Your task: Find each line with the string "that" and copy it.

Data block:
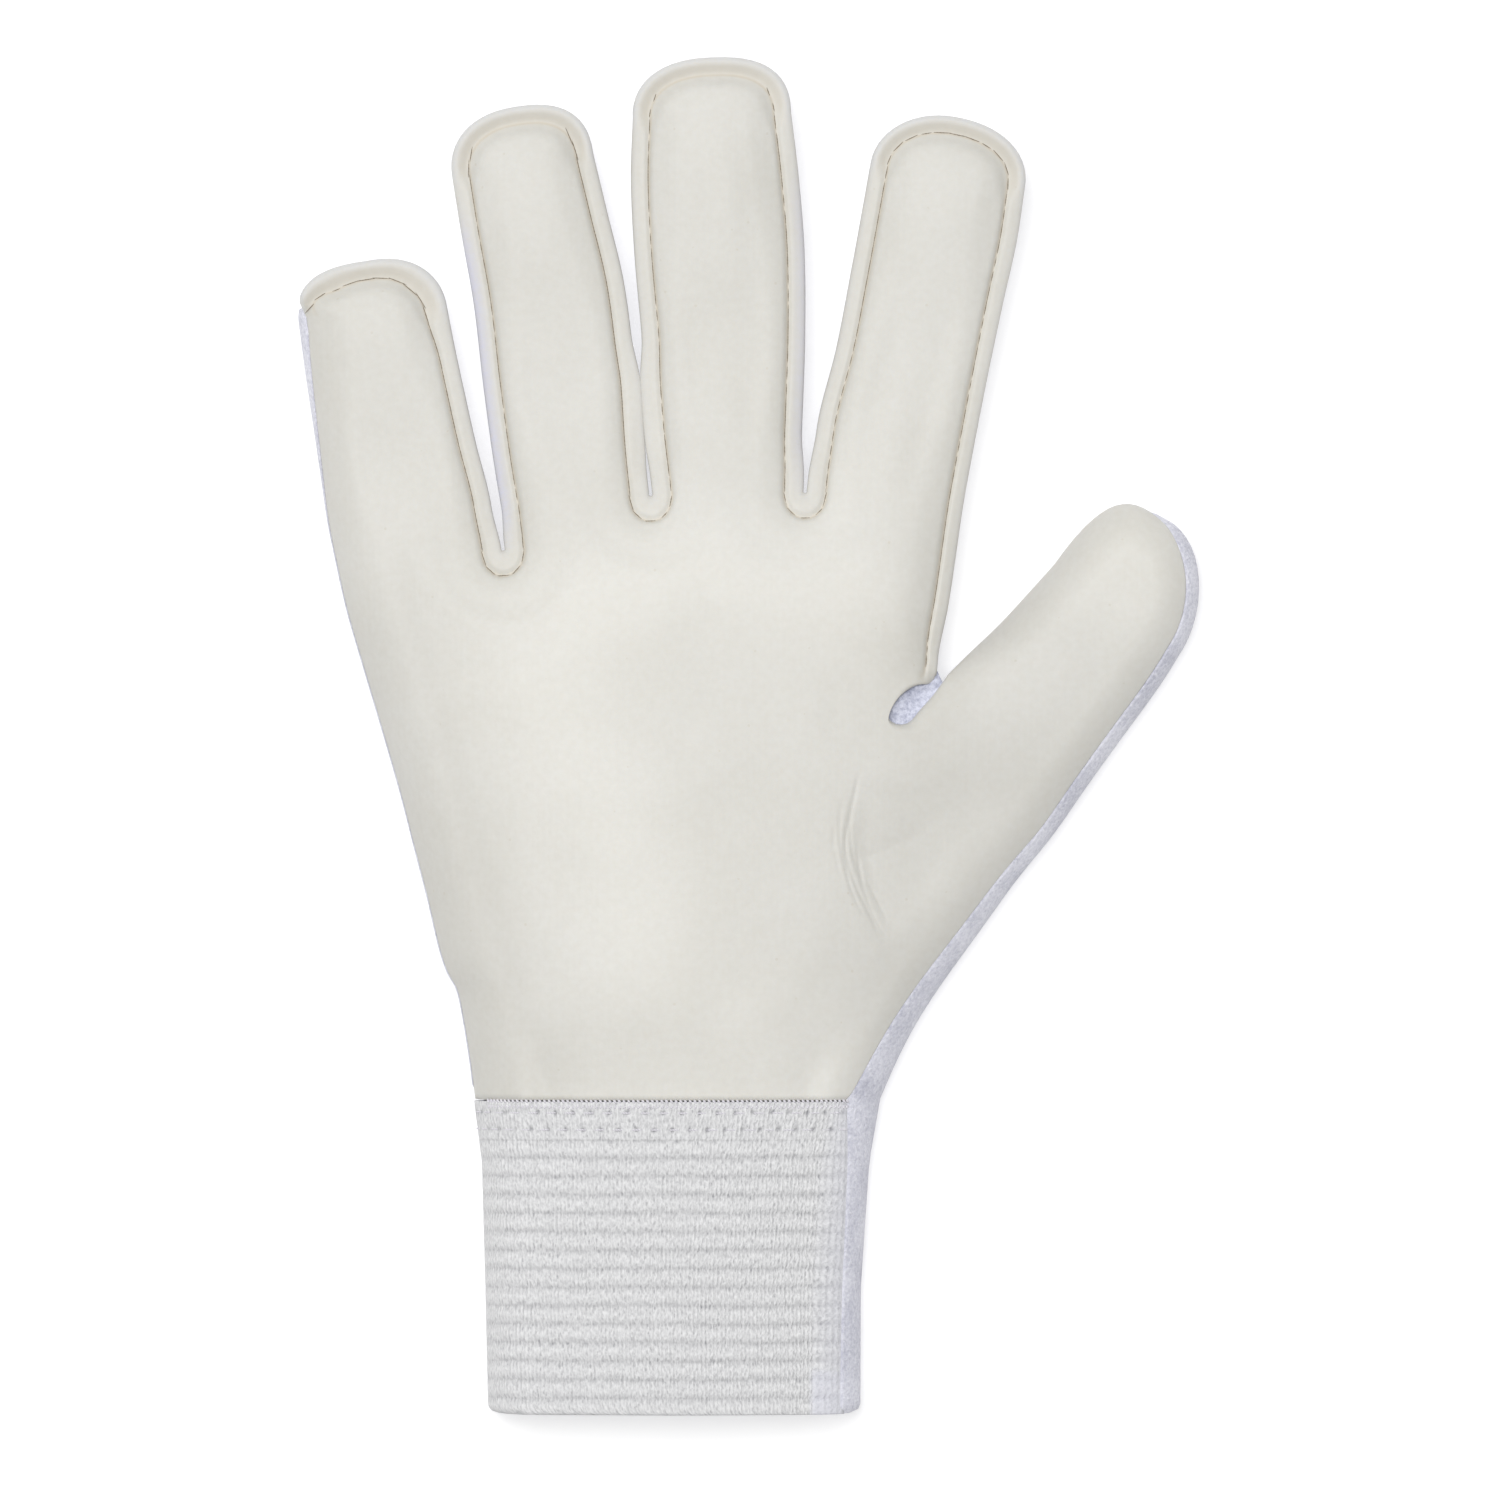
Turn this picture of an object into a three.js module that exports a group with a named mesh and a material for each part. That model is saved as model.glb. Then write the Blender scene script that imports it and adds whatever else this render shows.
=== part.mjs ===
// A right-hand goalkeeper glove, lying on its back with the palm up.
// Every piece is worked out from one outline: a chain of stations that runs from the hem up
// the little finger's side, round every finger and the thumb, and down to the hem again.
// A foam palm sits on upright gussets and on the rim of a textile back, and a ribbed elastic
// closes the front of the cuff. The glove is hollow and open at the wrist. Millimetres, +Z up.
import * as THREE from "three";

// Lengths along the glove
const cuffLength = 52.4; // hem to the foam's lower edge
const palmLength = 101.4; // foam's lower edge to the crotch of middle and index finger
const thumbCrotchDrop = 38.5; // that crotch down to the thumb's crotch
const thumbCrotchSet = 12.3; // thumb's crotch, in from the index finger's outer side

// Widths across the glove
const hemWidth = 62.2;
const cuffTopWidth = 67.9;
const hemShift = 2.4; // the hem's left corner, in from the cuff top's left corner
const littleFlare = 23.6; // the little finger's side, out from the cuff top's left corner
const hemCorner = 1.6;

// Each digit: width across its root, length past the root, length of its round tip, lean
// from straight up in degrees, how far its thumb-side crotch lies below palmLength, and how
// square each half of the tip is (2 is an ellipse, more is squarer).
const digits = {
  little: { width: 27.8, length: 48.9, tip: 10, lean: -8.2, crotch: 9.6, left: 3.0, right: 2.2 },
  ring: { width: 23.0, length: 70.0, tip: 10, lean: -8.5, crotch: 0.5, left: 2.2, right: 2.6 },
  middle: { width: 24.1, length: 72.7, tip: 10, lean: -2.3, crotch: 0, left: 2.3, right: 2.6 },
  index: { width: 26.1, length: 63.5, tip: 10, lean: 10.1, crotch: 0, left: 2.0, right: 2.2 },
  thumb: { width: 31.4, length: 55.2, tip: 18, lean: 36.0, crotch: 0, left: 2.8, right: 1.8 },
};
const fingerNames = ["little", "ring", "middle", "index"];

// Half widths of each digit to the left and right of its axis, as shares of its width.
// along is the share of the straight side between its root and its round tip.
const sideRows = {
  little: [
    { along: 0.18, left: 0.504, right: 0.492 },
    { along: 0.41, left: 0.504, right: 0.457 },
    { along: 0.64, left: 0.505, right: 0.432 },
    { along: 0.84, left: 0.506, right: 0.413 },
    { along: 1.0, left: 0.503, right: 0.402 },
  ],
  ring: [
    { along: 0.18, left: 0.539, right: 0.539 },
    { along: 0.41, left: 0.532, right: 0.585 },
    { along: 0.64, left: 0.513, right: 0.598 },
    { along: 0.84, left: 0.526, right: 0.554 },
    { along: 1.0, left: 0.53, right: 0.517 },
  ],
  middle: [
    { along: 0.18, left: 0.535, right: 0.539 },
    { along: 0.41, left: 0.556, right: 0.583 },
    { along: 0.64, left: 0.585, right: 0.602 },
    { along: 0.84, left: 0.589, right: 0.581 },
    { along: 1.0, left: 0.56, right: 0.548 },
  ],
  index: [
    { along: 0.18, left: 0.525, right: 0.494 },
    { along: 0.41, left: 0.492, right: 0.502 },
    { along: 0.64, left: 0.485, right: 0.517 },
    { along: 0.84, left: 0.483, right: 0.534 },
    { along: 1.0, left: 0.483, right: 0.525 },
  ],
  thumb: [
    { along: 0.18, left: 0.485, right: 0.49 },
    { along: 0.41, left: 0.446, right: 0.486 },
    { along: 0.64, left: 0.397, right: 0.487 },
    { along: 0.84, left: 0.369, right: 0.489 },
    { along: 1.0, left: 0.349, right: 0.474 },
  ],
};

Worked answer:
Turn this picture of an object into a three.js module that exports a group with a named mesh and a material for each part. That model is saved as model.glb. Then write the Blender scene script that imports it and adds whatever else this render shows.
// Every piece is worked out from one outline: a chain of stations that runs from the hem up
const thumbCrotchDrop = 38.5; // that crotch down to the thumb's crotch